The graph would connect the points (10, 9.12) and (20, 4.48).

[9.12, 4.48, -4.64, 6.87855, 6.41455, -0.464]

The rise 4.48 - 9.12 = -4.64 of the line gives us the change in depth and the run 20 - 10 = 10 gives us the change in clock time.

So the slope of the graph gives us the average rate of change of depth with respect to clock time.

9.  What are the values of y(10) and y(10.3)?

10.  It you calculate ( y(10.3) - y(10) ) / ( 10.3 - 10) what do you get, and what is the meaning of this result?
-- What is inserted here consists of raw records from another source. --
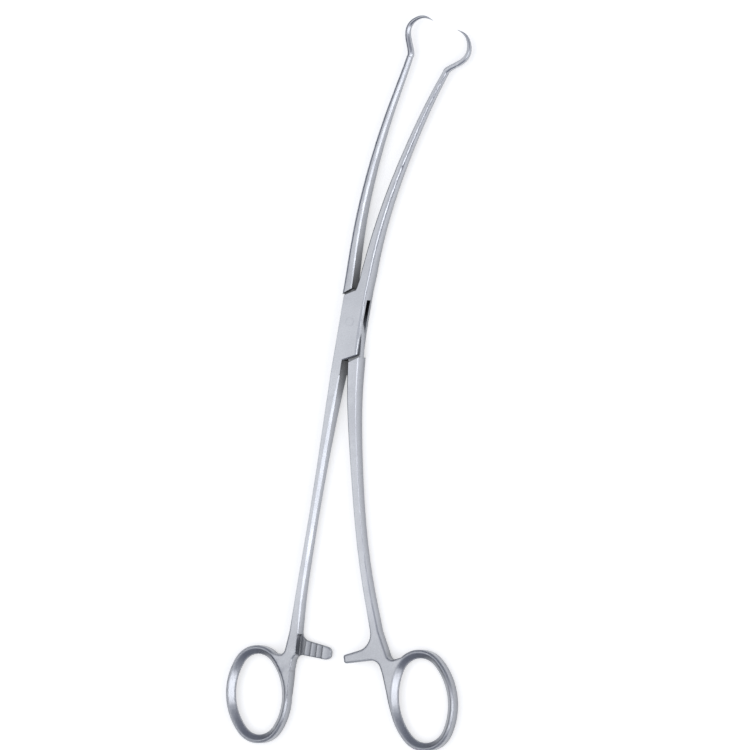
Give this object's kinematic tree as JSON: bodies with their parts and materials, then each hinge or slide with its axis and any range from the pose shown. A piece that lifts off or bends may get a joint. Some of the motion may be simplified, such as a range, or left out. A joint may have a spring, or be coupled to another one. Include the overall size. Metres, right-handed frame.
{
  "type": "tenaculum forceps",
  "caption": "Long, side-curved tenaculum forceps of satin steel: box lock, single curved hook on each jaw, ratchet arms and finger rings.",
  "frame": {"origin": "on the pin's axis, in the plane of the back cheek that the instrument rests on", "axes": "+Z out of the ring plane, along the pin; +Y along the instrument from the rings to the jaws; +X to the right seen from above"},
  "size_m": [0.0985, 0.279, 0.0065],
  "materials": {
    "satin_steel": "satin",
    "pin_steel": "satin"
  },
  "bodies": {
    "box_side": {"box_half": "satin_steel", "pivot_pin": "pin_steel"},
    "tang_side": {"tang_half": "satin_steel"}
  },
  "joints": [
    {"name": "box_lock", "type": "hinge", "parent": "box_side", "child": "tang_side", "pos_m": [0, 0, 0.00325], "axis": [0, 0, 1], "range_deg": [-6.4, 53]}
  ]
}
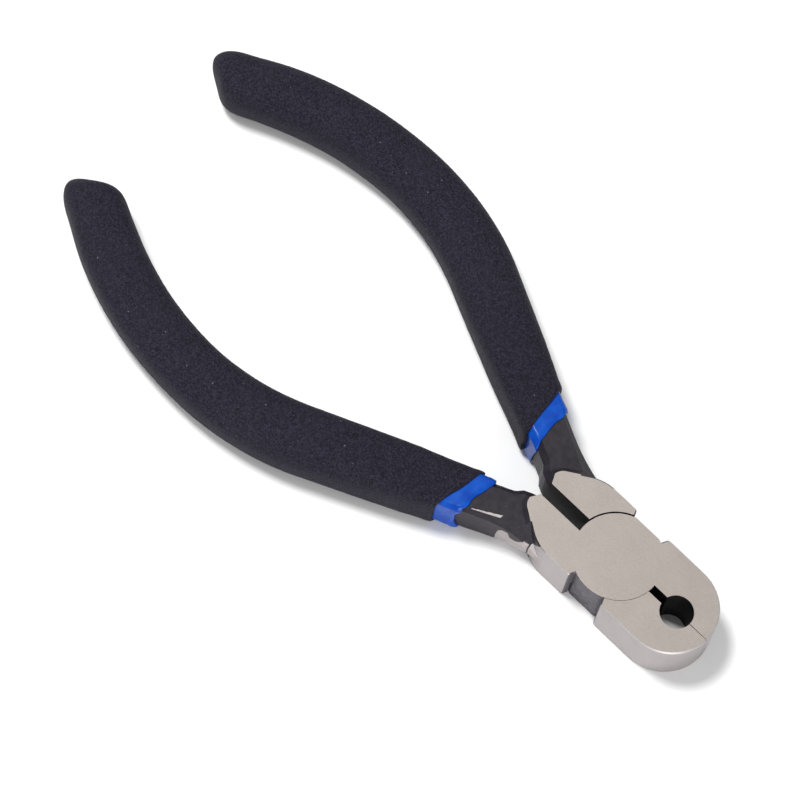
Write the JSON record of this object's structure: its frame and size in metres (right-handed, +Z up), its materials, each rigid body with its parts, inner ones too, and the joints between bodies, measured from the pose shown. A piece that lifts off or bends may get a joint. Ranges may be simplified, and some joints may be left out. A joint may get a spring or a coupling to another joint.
{
  "type": "mini lap-joint cutter",
  "caption": "Small hand cutter with a flush lap joint, round-nosed jaws that meet on a short seam with a round hole, and curved dipped grips.",
  "frame": {"origin": "the point where the pivot axis meets the flat lower face that the tool lies on", "axes": "+X along the tool towards the jaws' tip, +Y to the left seen from above, +Z up out of the surface, along the pivot"},
  "size_m": [0.114, 0.055, 0.008],
  "materials": {
    "ground_steel": "satin ground faces; black enamel on the bars behind the head",
    "blue_coat": "glossy dipped coat",
    "black_grip": "matt, finely grained dipped coat"
  },
  "bodies": {
    "right_half": {"right_lever": "ground_steel", "pivot_rivet": "ground_steel", "right_grip_liner": "blue_coat", "right_grip": "black_grip"},
    "left_half": {"left_lever": "ground_steel", "left_grip_liner": "blue_coat", "left_grip": "black_grip"}
  },
  "joints": [
    {"name": "jaw_pivot", "type": "hinge", "parent": "right_half", "child": "left_half", "pos_m": [0, 0, 0.004], "axis": [0, 0, -1], "range_deg": [0, 44]}
  ]
}
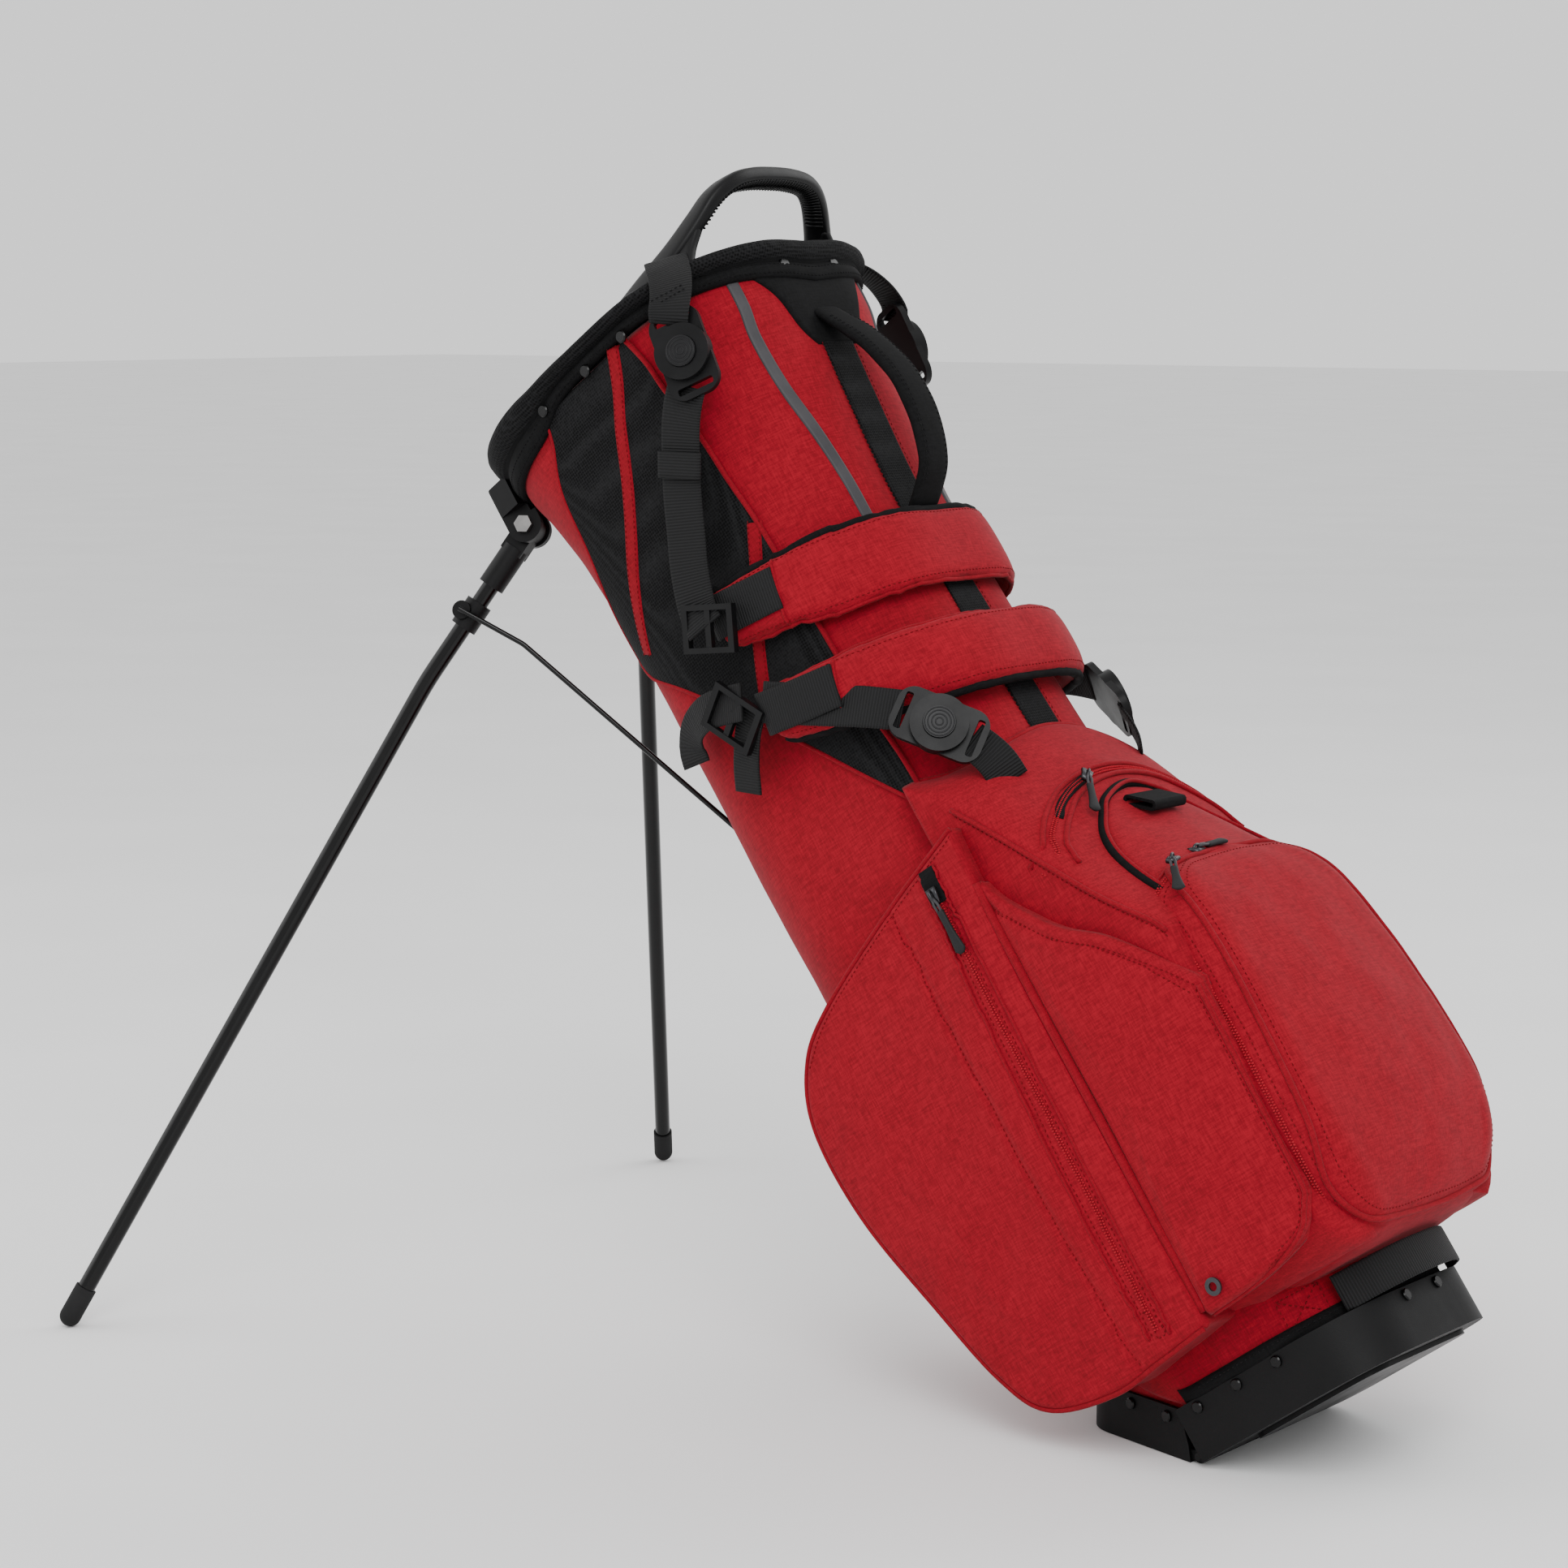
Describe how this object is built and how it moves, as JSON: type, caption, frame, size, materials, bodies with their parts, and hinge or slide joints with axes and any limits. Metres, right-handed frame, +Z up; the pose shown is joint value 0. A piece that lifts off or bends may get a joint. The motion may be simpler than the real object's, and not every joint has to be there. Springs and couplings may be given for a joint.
{
  "type": "golf stand bag",
  "caption": "Golf stand bag leaning on its two deployed legs: oval fabric body, divided mouth, side and back pockets, dual padded shoulder straps, hinged foot pedal.",
  "frame": {"origin": "centre of the foot pedal's flat sole, on the ground", "axes": "+Z up, +X from the legs to the back of the bag (the ball pocket), Y across the bag; the bag leans towards -X"},
  "size_m": [0.9708, 0.69, 0.8468],
  "materials": {
    "red_fabric": "woven polyester with a fine matt weave",
    "black_fabric": "spacer mesh and brushed lining",
    "black_webbing": "ribbed polyester webbing",
    "moulded_plastic": "satin, lightly textured",
    "button_plastic": "satin with concentric rings",
    "nylon": "natural nylon",
    "rubber_foot": "matt rubber",
    "black_aluminium": "black anodised, glossy",
    "spring_steel": "black coated",
    "bolt_steel": "zinc plated",
    "rivet_metal": "black oxide",
    "zip_metal": "gunmetal",
    "glass_fibre": "pultruded rod"
  },
  "bodies": {
    "bag": {"apparel_pocket_far": "red_fabric", "apparel_pocket_near": "red_fabric", "ball_pocket": "red_fabric", "base_grab_loop": "black_webbing", "base_rivets": "rivet_metal", "base_shell": "moulded_plastic", "base_skid_plate": "moulded_plastic", "body_shell": "red_fabric", "centre_dividers": "black_fabric", "collar_pad": "black_fabric", "connector_lower_far": "moulded_plastic", "connector_lower_near": "moulded_plastic", "connector_upper_far": "moulded_plastic", "connector_upper_near": "moulded_plastic", "cross_divider": "black_fabric", "cuff_rivets": "rivet_metal", "drain_grommets": "rivet_metal", "ladder_locks": "moulded_plastic", "leg_bracket": "moulded_plastic", "lift_handle": "moulded_plastic", "loop_tab": "black_webbing", "pedal_hinge_pin": "spring_steel", "pivot_bolts": "bolt_steel", "rod_channel": "moulded_plastic", "shoulder_pad_lower": "red_fabric", "shoulder_pad_upper": "red_fabric", "slip_pocket_far": "red_fabric", "slip_pocket_near": "red_fabric", "small_pocket": "red_fabric", "spine_grab_handle": "black_fabric", "stay_rods": "glass_fibre", "strap_webbing_far": "black_webbing", "strap_webbing_near": "black_webbing", "top_cuff": "moulded_plastic", "valuables_pocket": "red_fabric"},
    "leg_near": {"leg_tube_near": "black_aluminium", "leg_knuckle_near": "moulded_plastic", "leg_bush_near": "nylon", "leg_collar_near": "moulded_plastic", "leg_foot_near": "rubber_foot"},
    "leg_far": {"leg_tube_far": "black_aluminium", "leg_knuckle_far": "moulded_plastic", "leg_bush_far": "nylon", "leg_collar_far": "moulded_plastic", "leg_foot_far": "rubber_foot"},
    "spreader_slider": {"wire_slider": "moulded_plastic", "push_rod": "spring_steel"},
    "spreader_near": {"spreader_wire_near": "spring_steel"},
    "spreader_far": {"spreader_wire_far": "spring_steel"},
    "pedal": {"base_pedal": "moulded_plastic", "pedal_rivets": "rivet_metal"},
    "button_upper_near": {"button_upper_near": "button_plastic"},
    "button_upper_far": {"button_upper_far": "button_plastic"},
    "button_lower_near": {"button_lower_near": "button_plastic"},
    "button_lower_far": {"button_lower_far": "button_plastic"},
    "apparel_zip_near": {"apparel_zip_near": "zip_metal"},
    "apparel_zip_far": {"apparel_zip_far": "zip_metal"},
    "valuables_zip": {"valuables_zip": "zip_metal"},
    "ball_zip_near": {"ball_zip_near": "zip_metal"},
    "ball_zip_far": {"ball_zip_far": "zip_metal"}
  },
  "joints": [
    {"name": "leg_fold_near", "type": "hinge", "parent": "bag", "child": "leg_near", "pos_m": [-0.5506, -0.067, 0.58957], "axis": [0.3761, -0.887, 0.268], "range_deg": [0, 57]},
    {"name": "leg_fold_far", "type": "hinge", "parent": "bag", "child": "leg_far", "pos_m": [-0.5506, 0.067, 0.58957], "axis": [-0.3761, -0.887, -0.268], "range_deg": [0, 57.05]},
    {"name": "spreader_slide", "type": "slide", "parent": "bag", "child": "spreader_slider", "axis": [0.5803, 0, -0.8144], "range_m": [0, 0.06239]},
    {"name": "spreader_swing_near", "type": "hinge", "parent": "spreader_slider", "child": "spreader_near", "pos_m": [-0.39009, -0.0105, 0.36688], "axis": [-0.5513, 0.8285, -0.0987], "range_deg": [0, 13.03]},
    {"name": "spreader_swing_far", "type": "hinge", "parent": "spreader_slider", "child": "spreader_far", "pos_m": [-0.39009, 0.0105, 0.36688], "axis": [0.5513, 0.8285, 0.0987], "range_deg": [0, 13.03]},
    {"name": "pedal_hinge", "type": "hinge", "parent": "bag", "child": "pedal", "pos_m": [0.055, 0, 0.005], "axis": [0, -1, 0], "range_deg": [0, 35.5]},
    {"name": "button_upper_near_press", "type": "slide", "parent": "bag", "child": "button_upper_near", "axis": [-0.3051, 0.9272, -0.2174], "range_m": [0, 0.0025], "stiffness_N_per_m": 400},
    {"name": "button_upper_far_press", "type": "slide", "parent": "bag", "child": "button_upper_far", "axis": [-0.3051, -0.9272, -0.2174], "range_m": [0, 0.0025], "stiffness_N_per_m": 400},
    {"name": "button_lower_near_press", "type": "slide", "parent": "bag", "child": "button_lower_near", "axis": [-0.5554, 0.7314, -0.3957], "range_m": [0, 0.0025], "stiffness_N_per_m": 400},
    {"name": "button_lower_far_press", "type": "slide", "parent": "bag", "child": "button_lower_far", "axis": [-0.5554, -0.7314, -0.3957], "range_m": [0, 0.0025], "stiffness_N_per_m": 400},
    {"name": "apparel_zip_near_run", "type": "slide", "parent": "bag", "child": "apparel_zip_near", "axis": [0.5599, 0, -0.8285], "range_m": [0, 0.3]},
    {"name": "apparel_zip_far_run", "type": "slide", "parent": "bag", "child": "apparel_zip_far", "axis": [0.5599, 0, -0.8285], "range_m": [0, 0.3]},
    {"name": "valuables_zip_run", "type": "slide", "parent": "bag", "child": "valuables_zip", "axis": [0.4544, -0.8083, -0.3744], "range_m": [-0.035, 0.012]},
    {"name": "ball_zip_near_run", "type": "slide", "parent": "bag", "child": "ball_zip_near", "axis": [0.6201, -0.3719, -0.6908], "range_m": [0, 0.055]},
    {"name": "ball_zip_far_run", "type": "slide", "parent": "bag", "child": "ball_zip_far", "axis": [0, 1, 0], "range_m": [0, 0.05]}
  ],
  "couplings": [
    {"joint": "leg_fold_far", "follows": "leg_fold_near", "ratio": 1},
    {"joint": "spreader_slide", "follows": "leg_fold_near", "m_per_rad": 0.062663},
    {"joint": "spreader_swing_near", "follows": "leg_fold_near", "ratio": 0.22765},
    {"joint": "spreader_swing_far", "follows": "leg_fold_near", "ratio": 0.22765},
    {"joint": "pedal_hinge", "follows": "leg_fold_near", "ratio": 0.62228}
  ]
}
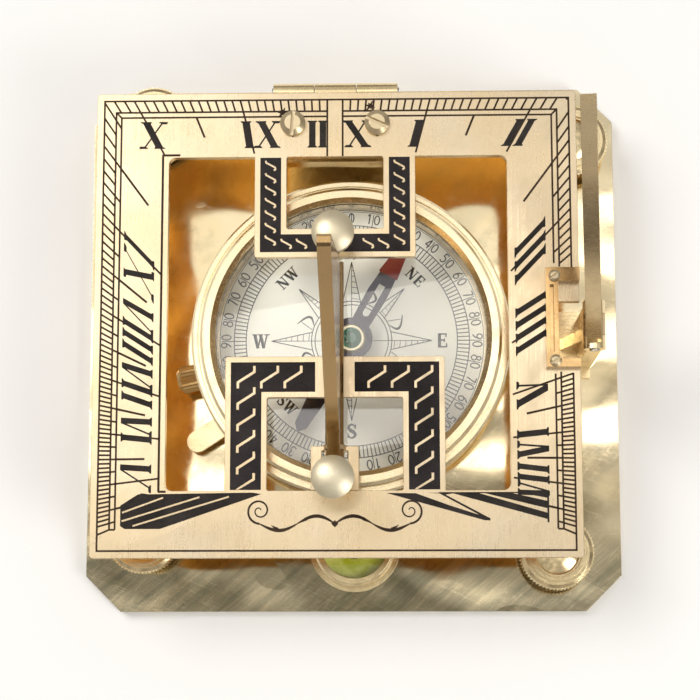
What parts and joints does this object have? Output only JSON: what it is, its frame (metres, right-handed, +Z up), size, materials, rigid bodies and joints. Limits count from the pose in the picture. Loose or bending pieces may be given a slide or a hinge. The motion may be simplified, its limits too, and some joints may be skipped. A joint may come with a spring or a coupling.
{
  "type": "pocket sundial",
  "caption": "Folding brass sundial: hinged square dial plate with gnomon and latitude arc over a compass, on a square base with levelling screws and a bull's-eye level.",
  "frame": {"origin": "centre of the base plate's underside, which is the face that the instrument rests on", "axes": "+Z up, +Y towards the dial hinge (north), +X east"},
  "size_m": [0.076, 0.076, 0.0539],
  "materials": {
    "polished_brass": "mirror polished, fine wiping scratches",
    "brass": "polished, turned",
    "dial_brass": "pale satin, fine straight grain",
    "dark_brass": "aged, less polished",
    "steel": "bright turned steel",
    "needle_steel": "darkened steel",
    "card": "printed cream card",
    "ink": "black print",
    "enamel": "black filled engraving",
    "red_paint": "red paint",
    "glass": "clear, polished",
    "fluid": "yellow-green spirit",
    "jewel": "green stone, polished"
  },
  "bodies": {
    "base": {"base_plate": "polished_brass", "compass_bowl": "brass", "bowl_screws": "dark_brass", "bezel_ring": "brass", "compass_glass": "glass", "compass_card": "card", "needle_pivot": "steel", "lever_pin": "steel", "level_housing": "brass", "level_glass": "glass", "level_fluid": "fluid", "hinge_stand": "brass", "hinge_pin": "steel", "hinge_stand_screws": "dark_brass", "arc_stand": "brass", "arc_stand_screws": "dark_brass", "arc_pin": "steel"},
    "needle": {"compass_needle": "needle_steel", "needle_cap": "brass", "jewel_bearing": "jewel"},
    "lift_lever": {"lift_lever": "brass"},
    "lift_collar": {"lift_collar": "brass"},
    "lock_screw": {"bowl_lock_screw": "dark_brass"},
    "dial": {"dial_plate": "dial_brass", "hinge_leaf": "brass", "hinge_screws": "brass", "bearing_block": "dial_brass", "block_screws": "dark_brass", "gnomon_pin": "steel", "north_post": "polished_brass", "north_post_nut": "dark_brass", "south_post": "polished_brass", "arc_guide": "dial_brass", "guide_screws": "brass"},
    "gnomon": {"gnomon_blade": "polished_brass"},
    "arc": {"latitude_arc": "dial_brass"},
    "foot_ne": {"foot_pad_ne": "dark_brass"},
    "screw_ne": {"levelling_screw_ne": "brass"},
    "foot_nw": {"foot_pad_nw": "dark_brass"},
    "screw_nw": {"levelling_screw_nw": "brass"},
    "foot_se": {"foot_pad_se": "dark_brass"},
    "screw_se": {"levelling_screw_se": "brass"},
    "foot_sw": {"foot_pad_sw": "dark_brass"},
    "screw_sw": {"levelling_screw_sw": "brass"}
  },
  "joints": [
    {"name": "dial_tilt", "type": "hinge", "parent": "base", "child": "dial", "pos_m": [-0.002, 0.0341, 0.0148], "axis": [-1, 0, 0], "range_deg": [0, 65]},
    {"name": "gnomon_fold", "type": "hinge", "parent": "dial", "child": "gnomon", "pos_m": [-0.002, -0.0055, 0.0189], "axis": [0, 1, 0], "range_deg": [-88, 0]},
    {"name": "arc_fold", "type": "hinge", "parent": "base", "child": "arc", "pos_m": [0.033, -0.0002, 0.0205], "axis": [0, 1, 0], "range_deg": [-84, 6]},
    {"name": "needle_spin", "type": "hinge", "parent": "base", "child": "needle", "pos_m": [0, 0, 0.0084], "axis": [0, 0, 1], "continuous": true},
    {"name": "lift_lever_tilt", "type": "hinge", "parent": "base", "child": "lift_lever", "pos_m": [-0.01708, -0.01097, 0.005], "axis": [0.5402, -0.8415, 0], "range_deg": [0, 2.2]},
    {"name": "collar_lift", "type": "slide", "parent": "base", "child": "lift_collar", "axis": [0, 0, 1], "range_m": [0, 0.00069]},
    {"name": "lock_screw_turn", "type": "hinge", "parent": "base", "child": "lock_screw", "pos_m": [-0.02144, -0.00495, 0.0066], "axis": [-0.9744, -0.225, 0], "range_deg": [0, 360]},
    {"name": "foot_slide_ne", "type": "slide", "parent": "base", "child": "foot_ne", "axis": [0, 0, -1], "range_m": [0, 0.003]},
    {"name": "screw_turn_ne", "type": "hinge", "parent": "foot_ne", "child": "screw_ne", "pos_m": [0.0315, 0.0288, 0.0075], "axis": [0, 0, -1], "range_deg": [0, 1080]},
    {"name": "foot_slide_nw", "type": "slide", "parent": "base", "child": "foot_nw", "axis": [0, 0, -1], "range_m": [0, 0.003]},
    {"name": "screw_turn_nw", "type": "hinge", "parent": "foot_nw", "child": "screw_nw", "pos_m": [-0.0285, 0.032, 0.0075], "axis": [0, 0, -1], "range_deg": [0, 1080]},
    {"name": "foot_slide_se", "type": "slide", "parent": "base", "child": "foot_se", "axis": [0, 0, -1], "range_m": [0, 0.003]},
    {"name": "screw_turn_se", "type": "hinge", "parent": "foot_se", "child": "screw_se", "pos_m": [0.0285, -0.03, 0.0075], "axis": [0, 0, -1], "range_deg": [0, 1080]},
    {"name": "foot_slide_sw", "type": "slide", "parent": "base", "child": "foot_sw", "axis": [0, 0, -1], "range_m": [0, 0.003]},
    {"name": "screw_turn_sw", "type": "hinge", "parent": "foot_sw", "child": "screw_sw", "pos_m": [-0.0292, -0.0276, 0.0075], "axis": [0, 0, -1], "range_deg": [0, 1080]}
  ],
  "couplings": [
    {"joint": "lift_lever_tilt", "follows": "collar_lift", "rad_per_m": 54.945},
    {"joint": "screw_turn_ne", "follows": "foot_slide_ne", "rad_per_m": 6283.2},
    {"joint": "screw_turn_nw", "follows": "foot_slide_nw", "rad_per_m": 6283.2},
    {"joint": "screw_turn_se", "follows": "foot_slide_se", "rad_per_m": 6283.2},
    {"joint": "screw_turn_sw", "follows": "foot_slide_sw", "rad_per_m": 6283.2}
  ]
}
11.  On the given graph of depth vs. clock time observations, sketch the t = 0, t = 1, t = 2, t = 3 and t = 4 points of the basic quadratic fuction y = x^2.  In what ways does the graph of y = x^2 differ from the graph of  y(t) = 0.0062 t^2 - 0.6497 t + 15.21? 

Note: The To Be Memorized  link now includes Properties of a Quadratic Function, as listed below.

1.  Quadratic Functions have the form y(x) = a x^2 + b x + c.

2.  The graph of a quadratic function is a parabola.

3.  The parabola is symmetric about its vertical axis of symmetry.

4.  The vertex is the extreme point of the parabola and lies on the axis of symmetry.

5.  The zeros of the function lie at x = (-b +- sqrt(b^2 - 4 a c) ) / (2a).

6.  The axis of symmetry of the function is the line x = - b / (2 a), which lies halfway between the zeros as long as the function has real zeros.